The song begins on a sour note, declaring that “this is your life” and “there’s no turning back.” The Big Brother seems ever-present in this semi-fictional world. The ones who rule the world will, “even while [you] sleep . . . will find [you] acting on your best behavior.” The rulers WILL find you being obedient, suggesting an awful “or else” situation. The song declares that, individually, we have responsibility to “make the most of freedom and of pleasure” because the rulers of the world, who could be anybody, will certainly bring ruin and oppression on the world because “nothing ever lasts forever.”
The ominous warnings of an ever-possible dystopian society aside, it’s such a fun song!
Piano Man, Billy Joel
Even if you have never been in a place like the one described in Piano Man, this song will make you feel like it is a second home to you. The lyrics are filled an array of people that are described in such brief depth you may feel like you know the person’s whole story. And no person is better described than the title character, the “piano man.”

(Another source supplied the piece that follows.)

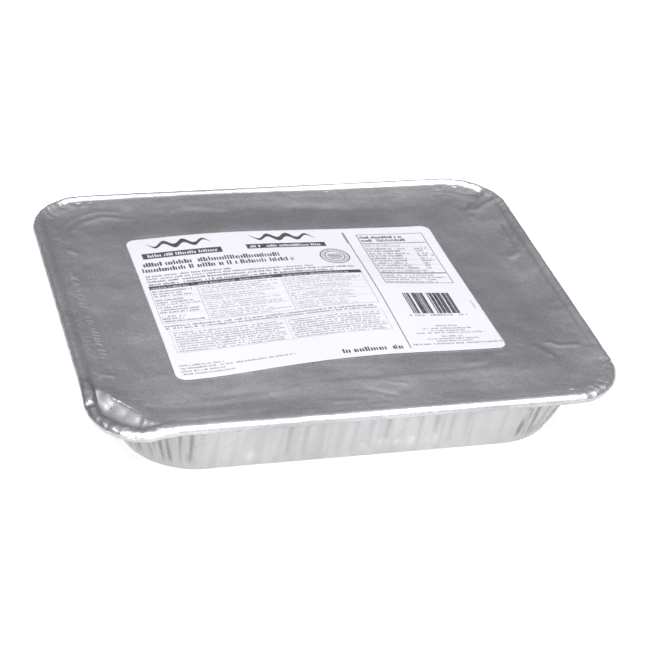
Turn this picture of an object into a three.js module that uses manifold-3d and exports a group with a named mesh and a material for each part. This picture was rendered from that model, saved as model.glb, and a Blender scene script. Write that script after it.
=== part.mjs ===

The cast of colorful gents, and the waitress who used the situation to gain knowledge and practice her skills, may describe someone we know, or a part of ourselves. From the man who wanted the piano man to bring back a memory that was sad and sweet, “I knew it complete,” when he wore a younger man’s clothes to Paul who was talking to Davy in the Navy, the place was filled with people whose stories are told in song. They each recognized their location and situation in life was not enviable. It was the piano man who brightened their lives for just a moment, just as songs have a magic power to do.
The “Piano Man” is a song that celebrates songs. The song has a nature about it that could describe today just as well as describing a scene in 1973.
Bohemian Rhapsody, Queen
If there was ever a song that was six songs in one, Bohemian Rhapsody is it. It is has a soft rock intro, a ballad, a small opera, a bit of hard rock, a classical coda, with a dose of progressive pop rock.
The many layers of the song is seen in the many analyses written about it. The song has been stripped down, studied, investigated, and even a part of college curriculum.
Bohemian Rhapsody saw a renaissance with its place in the 1992 movie Wayne’s World. It became widely introduced to the modern generation through a film of the same name. Mixed all these together and the result is a strong contender for one of the greatest songs of all time.
Eye of the Tiger, Survivor
Originally written for the movie Rocky III, this is theme song easily associated with training montages, marathon runners, and a mostly-squeaky clean song for kids dance parties.
It is the eye of the tiger. It is the cream of the fight. It is also a quintessential American rock song with its call to rise from the dust and from rags to achieve greatness through work, determination, and sacrifice. Even though tigers aren’t normally associated with America.
Motivating athletes, both amateur and professional, the lyrics are an anthem of force, an oath of strength. It’s also a cool song that kids and teens and young people and middle-aged people can enjoy. It is a rock song for the ages. If music isn’t banned in one hundred years, Survivor may be considered the Mozart of classical rock music.